Unterdessen ist bei der Bundesregierung eine Verbalnote der türkischen Regierung eingegangen mit der Bitte, die Wahl selbst in Deutschland abhalten zu dürfen. Wie eine Sprecherin des Bundesinnenministeriums mitteilte, werde das Bundeskriminalamt jetzt eine Gefährdungsanalyse anfertigen. Auf deren Grundlage werde entschieden.

Mit einer Genehmigung ist jedoch zu rechnen. Von den rund drei Millionen türkisch-stämmigen Bürgern in Deutschland sind 1,4 Millionen wahlberechtigte türkische Staatsbürger.

Bei der Abstimmung über das Verfassungsreferendum waren 2017 Wahllokale in 13 Städten eingerichtet worden – verteilt über das gesamte Bundesgebiet und vorrangig in den Generalkonsulaten. Von den 1,4 Millionen Wahlberechtigten haben 700.000 tatsächlich abgestimmt.

450.000 Stimmen für die Präsidialverfassung

450.000 votierten für die Präsidialverfassung und damit faktisch für Erdogan.
Das besagte Auftrittsverbot für türkische Politiker gilt, wie Außenminister Heiko Maas (SPD) betonte, ausdrücklich nicht für seinen türkischen Amtskollegen Mevlüt Cavusoglu, der am 29. Mai bei der Gedenkfeier zum 25. Jahrestags des Brandanschlags von Solingen in der Stadt eine Rede halten wird. Das habe mit Wahlkampf nichts zu tun, unterstrich Maas.

Solingen erwartet eine würdige Gedenkveranstaltung

Der Sprecher der Stadt, Lutz Peters, sagte dieser Zeitung, man sei „zuversichtlich“, dass Cavusoglu den Auftritt nicht für Wahlkampfzwecke nutzen werde. Bisher seien die Gedenkveranstaltungen „immer in guter Ordnung und würdig verlaufen“.

Die Stadtverwaltung wird vorab aber um den Redetext bitten, um ihn ins Deutsche übersetzen und während der Gedenkfeier als Broschüre verteilen zu können. Auf bevorstehende Auseinandersetzungen gebe es keine Hinweise, fügte Peters hinzu.
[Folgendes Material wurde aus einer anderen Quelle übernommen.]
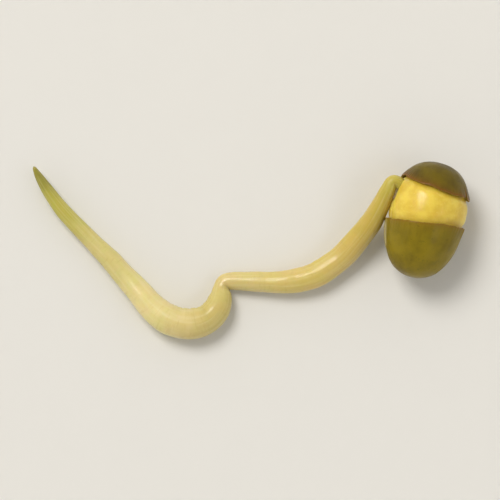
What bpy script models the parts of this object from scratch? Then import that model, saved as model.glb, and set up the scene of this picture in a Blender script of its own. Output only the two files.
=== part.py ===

Gleichwohl würden die Sicherheitsvorkehrungen vermutlich anders dimensioniert sein als sonst.

1993 starben fünf Türkinnen in Solingen

Bei dem Anschlag am 29. Mai 1993 starben fünf Frauen und Mädchen der Familie Genc. Vier rechtsradikale Männer wurden wegen Mordes verurteilt.
Nordrhein-Westfalens Ministerpräsident Armin Laschet (CDU) hat am Dienstag vor einem Missbrauch des Cavusoglu-Auftritts gewarnt.

Der Vorsitzende der Türkischen Gemeinde schloss sich dem an. „Das Thema Rechtsextremismus ist zu wichtig“, sagte Sofuoglu. „Wir dürfen das nicht überschatten. Alles andere wäre auch rücksichtslos gegenüber den Opfern.“

Maas und Cavusoglu trafen sich soeben am Rande einer Veranstaltung der Vereinten Nationen in New York. Die Begegnung dauerte etwas mehr als eine halbe Stunde und wurde von deutscher Seite als „gutes Gespräch in konstruktiver Atmosphäre“ bezeichnet. Maas habe dafür geworben, „dass auf positive Signale der letzten Monate weitere konstruktive Schritte im deutsch-türkischen Verhältnis folgen“.

Erdogan kündigt Wahlkampfauftritt in Europa an

Ungefähr zeitgleich kündigte Erdogan einen Wahlkampfauftritt in Europa an. „Im Mai werden wir wieder, so Gott will, unser erstes europäisches Treffen in einer überdachten Turnhalle in einem Land in Europa abhalten“, sagte er vor Vertretern seiner Regierungspartei AKP. Um welches Land es sich handelt, verschwieg der Präsident.